CatBoost supports the following types of features:

  • Numerical. Examples are the height (182, 173), or any binary feature (0, 1).

  • Categorical (cat). Such features can take one of a limited number of possible values. These values are usually fixed. Examples are the musical genre (rock, indie, pop) and the musical style (dance, classical).

  • Text. Such features contain regular text (for example, Music to hear, why hear'st thou music sadly?).

  • Embedding. Such features contain arrays of fixed size of numeric values.

Text features are transformed to numerical. The transformation method generally includes the following stages:

  1. Loading and storing text features

    The text feature is loaded as a column. Every element in this column is a string.

    To load text features to CatBoost:

    • Specify the Text column type in the column descriptions file if the dataset is loaded from a file.
    • Use the text_features parameter in the Python package.
  2. Text preprocessing

    1. Tokenization

    Each value of a text feature is converted to a string sequence by splitting the original string by space.

    An element of such sequence is called word.

    1. Dictionary creation

    A dictionary is a data structure that collects all values of a text feature, defines the minimum unit of text sequence representation (which is called token), and assigns a number to each token.

    The type of dictionary defines the token type:

    • Letter — A symbol from the string. For example, the abra cadabra text forms the following dictionary: {a, b, c, d, r}.

    • Word — A word (an element from the sequence of strings obtained on step 2.a). For example, the abra cadabra text forms the following dictionary: {'abra', 'cadabra'}.

    The type of dictionary can be specified in the token_level_type dictionary parameter.

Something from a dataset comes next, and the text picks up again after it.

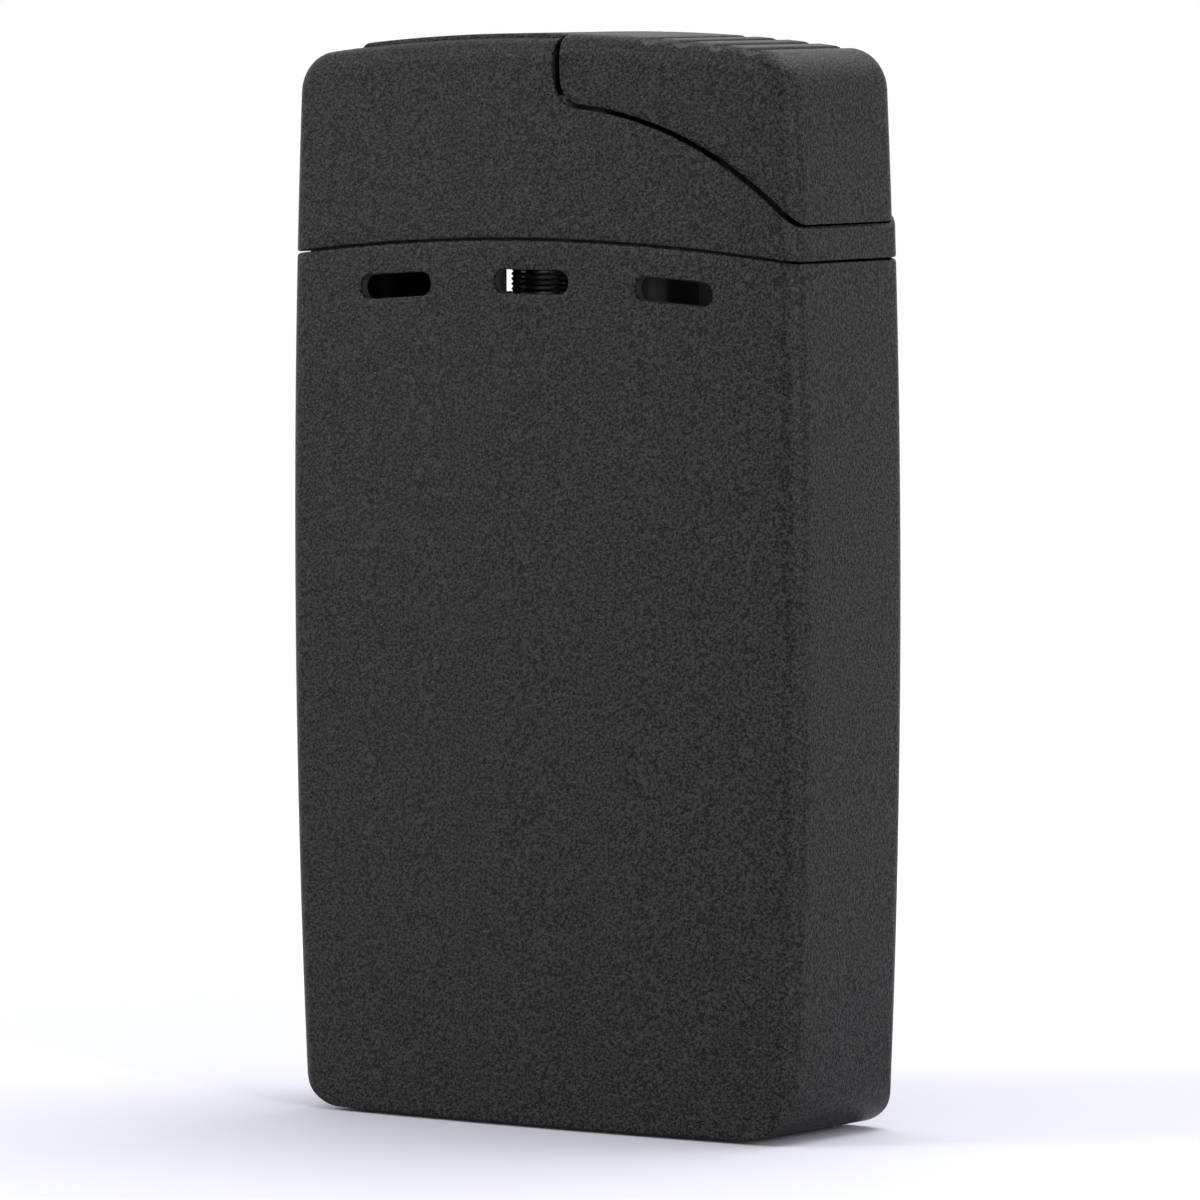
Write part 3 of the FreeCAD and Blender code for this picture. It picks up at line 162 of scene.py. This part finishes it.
def bake(obj):
    """Replaces the object's mesh by what its modifiers make of it."""
    bpy.context.view_layer.update()
    graph = bpy.context.evaluated_depsgraph_get()
    mesh = bpy.data.meshes.new_from_object(obj.evaluated_get(graph))
    obj.modifiers.clear()
    obj.data = mesh


def carve(obj, cutter, operation="DIFFERENCE"):
    mod = obj.modifiers.new("carve", "BOOLEAN")
    mod.operation = operation
    mod.solver = "EXACT"
    mod.object = cutter
    bake(obj)
    bpy.data.objects.remove(cutter)


def prism(name, near, far):
    """A closed solid between two equal rings of points."""
    n = len(near)
    faces = [tuple(range(n)), tuple(range(2 * n - 1, n - 1, -1))]
    faces += [(i, (i + 1) % n, n + (i + 1) % n, n + i) for i in range(n)]
    return mesh_object(name, near + far, faces)


def prism_y(name, outline, y0=-PAST, y1=PAST):
    """A closed outline of (x, z) points extruded along Y."""
    return prism(name, [(x, y0, z) for x, z in outline], [(x, y1, z) for x, z in outline])


def prism_z(name, plan, z0, z1):
    """A closed plan of (x, y) points extruded along Z."""
    return prism(name, [(x, y, z0) for x, y in plan], [(x, y, z1) for x, y in plan])


def arc_points(x, z, r, start, end, count):
    points = []
    for i in range(count + 1):
        a = math.radians(start + (end - start) * i / count)
        points.append((x + r * math.cos(a), z + r * math.sin(a)))
    return points


def disc_points(x, z, r):
    return arc_points(x, z, r, 0, 360, DISC_STEPS)[:-1]


# ------------------------------------------------------------------ the crowned form
def face_y(x, inset):
    """Distance of a broad face from the middle plane."""
    r = FACE_R - inset
    return math.sqrt(r * r - x * x) - (FACE_R - DEPTH / 2)


def half_width(z, inset=0.0):
    """Distance of a side from the middle, at a height."""
    r = SIDE_R - inset
    return WIDTH / 2 - SIDE_R + math.sqrt(r * r - (z - MID_Z) ** 2)


def seam_z(x):
    return SEAM_TOP_Z - SEAM_R + math.sqrt(SEAM_R ** 2 - x * x)


def crest(side, top):
    """Upper outline from the right corner's start over the top to the left corner's start: (x, z, nx, nz)."""
    cx = WIDTH / 2 - SIDE_R
    cz = HEIGHT - TOP_ARC_R
    rc = max(TOP_CORNER_R - side, CORNER_R_MIN)
    reach_side, rt = SIDE_R - side - rc, TOP_ARC_R - top
    low, high = HEIGHT - 8.0, HEIGHT
    for _ in range(60):
        z = (low + high) / 2
        x = cx + math.sqrt(reach_side ** 2 - (z - MID_Z) ** 2)
        low, high = (z, high) if math.hypot(x, z - cz) < rt - rc else (low, z)
    a_side, a_top = math.atan2(z - MID_Z, x - cx), math.atan2(z - cz, x)
    right = []
    for i in range(CORNER_STEPS):
        a = a_side + (a_top - a_side) * i / CORNER_STEPS
        right.append((x + rc * math.cos(a), z + rc * math.sin(a), math.cos(a), math.sin(a)))
    for i in range(TOP_STEPS + 1):
        a = a_top + (math.pi / 2 - a_top) * i / TOP_STEPS
        right.append((rt * math.cos(a), cz + rt * math.sin(a), math.cos(a), math.sin(a)))
    return right + [(-px, pz, -nx, nz) for px, pz, nx, nz in reversed(right[:-1])]


def across(x, z, nx, nz, edge, face):
    """Section over the narrow side, from the front face round both edges to the rear face."""
    qx, qz = x - nx * edge, z - nz * edge
    yc = face_y(qx, face) - edge
    front = []
    for i in range(ROUND_STEPS + 1):
        a = math.pi / 2 * i / ROUND_STEPS
        front.append((qx + nx * edge * math.sin(a), -(yc + edge * math.cos(a)), qz + nz * edge * math.sin(a)))
    middle = [(x, yc * f, z) for f in (-1 / 3, 1 / 3)]
    return front + middle + [(px, -py, pz) for px, py, pz in reversed(front)]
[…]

    Token sequences can be combined to one unique token, which is called N-gramm. N stands for the length (the number of combined sequences) of this new sequence. The length can be specified in the gram_order dictionary parameter.

    Combining sequences can be useful if it is required to perceive the text more continuously. For example, let's examine the following texts: cat defeat mouse and mouse defeat cat. These texts have the same tokens in terms of Word dictionaries ({'cat', 'defeat', 'mouse'}) and different tokens in terms of bi-gram word dictionary ({'cat defeat', 'defeat mouse'} and {'mouse defeat', 'defeat cat'}).

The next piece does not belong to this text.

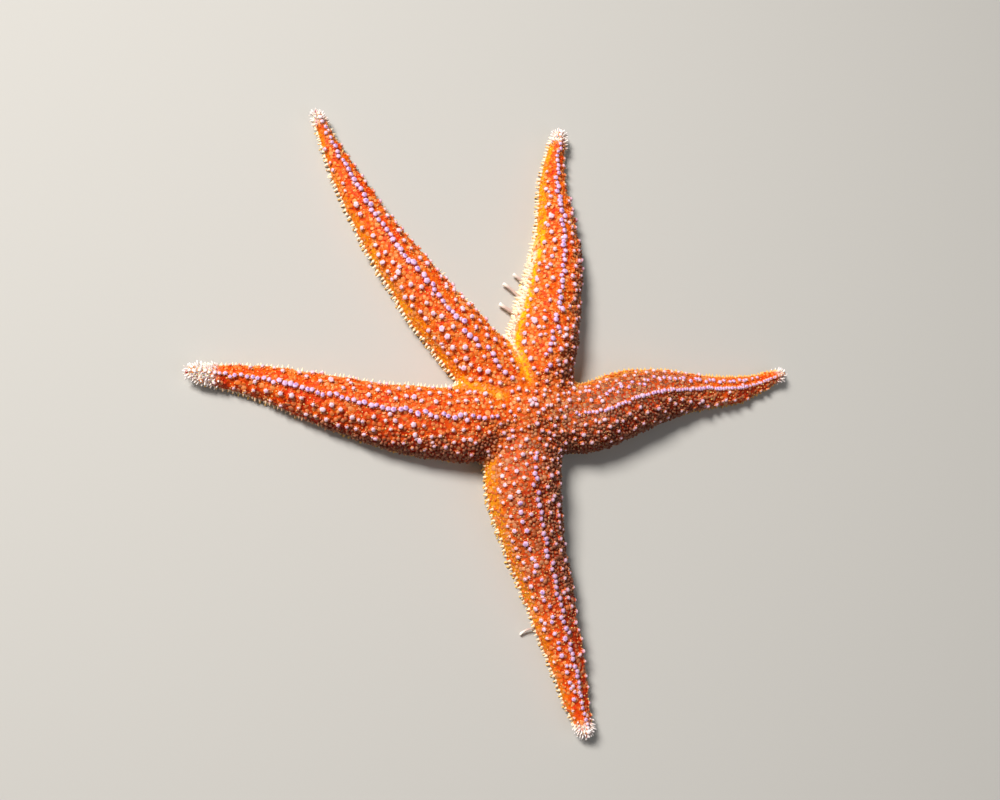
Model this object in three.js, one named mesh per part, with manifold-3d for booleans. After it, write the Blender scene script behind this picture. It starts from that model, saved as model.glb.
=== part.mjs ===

    It is also possible to filter rare words using the occurence_lower_bound dictionary parameter or to limit the maximum dictionary size to the desired number of using the max_dictionary_size dictionary parameter.

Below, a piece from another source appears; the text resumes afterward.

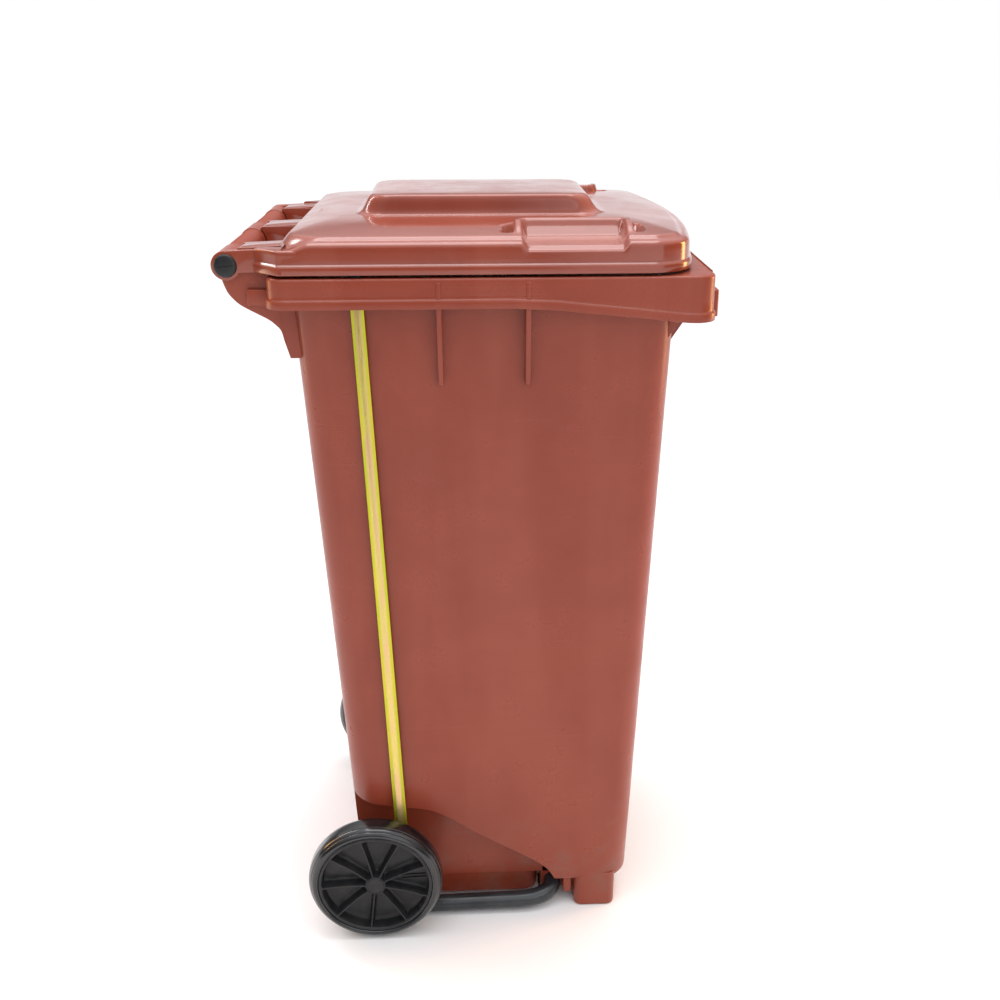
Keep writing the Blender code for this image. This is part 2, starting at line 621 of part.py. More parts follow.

    1. Converting strings to numbers

    Each string from the text feature is converted to a token identifier from the dictionary.

    Example

    Source text:

    ObjectId Text feature
    0 "Cats are so cute :)"
    1 "Mouse scares me"
    2 "The cat defeated the mouse"
    3 "Cute: Mice gather an army!"
    4 "Army of mice defeated the cat :("
    5 "Cat offers peace"
    6 "Cat is scared :("
    7 "Cat and mouse live in peace :)"

    Splitting text into words:

    ObjectId Text feature
    0 ['Cats', 'are', 'so', 'cute', ':)']
    1 ['Mouse', 'scares', 'me']
    2 ['The', 'cat', 'defeated', 'the', 'mouse']
    3 ['Cute:', 'Mice', 'gather', 'an', 'army!']
    4 ['Army', 'of', 'mice', 'defeated', 'the', 'cat', ':(']
    5 ['Cat', 'offers', 'peace']
    6 ['Cat', 'is', 'scared', ':(']
    7 ['Cat', 'and', 'mouse', 'live', 'in', 'peace', ':)']

    Creating dictionary:

    Word TokenId
    "Cats" 0
    "are" 1
    "so" 2
    "cute" 3
    ...
    "and" 26
    "live" 27
    "in" 28

    Converting strings into numbers:

    ObjectId TokenizedFeature
    0 [0, 1, 2, 3, 4]
    1 [5, 6, 7]
    2 [8, 9, 10, 11, 12]
    3 [13, 14, 15, 16, 17]
    4 [18, 19, 20, 10, 11, 9, 21]
    5 [22, 23, 24]
    6 [22, 25, 26, 21]
    7 [22, 27, 12, 28, 29, 24, 4]
  3. Estimating numerical features

    Numerical features are calculated based on the source tokenized.

    Supported methods for calculating numerical features:

    • BoW (Bag of words) — Boolean (0/1) features reflecting whether the object contains the token_id. The number of features is equal to the dictionary size.

    Supported options:

    • top_tokens_count — The maximum number of features to create. If set, the specified number top tokens is taken into account and the corresponding number of new features is created.

    • NaiveBayes — Multinomial naive bayes model, the number of created features is equal to the number of classes. To avoid target leakage, this model is computed online on several dataset permutations (similarly to the estimation of CTRs).

    • BM25 — A function that is used for ranking purposes by search engines to estimate the relevance of documents. To avoid target leakage, this model is computed online on several dataset permutations (similarly to the estimation of CTRs).

  4. Training

    Computed numerical features are passed to the regular CatBoost training algorithm.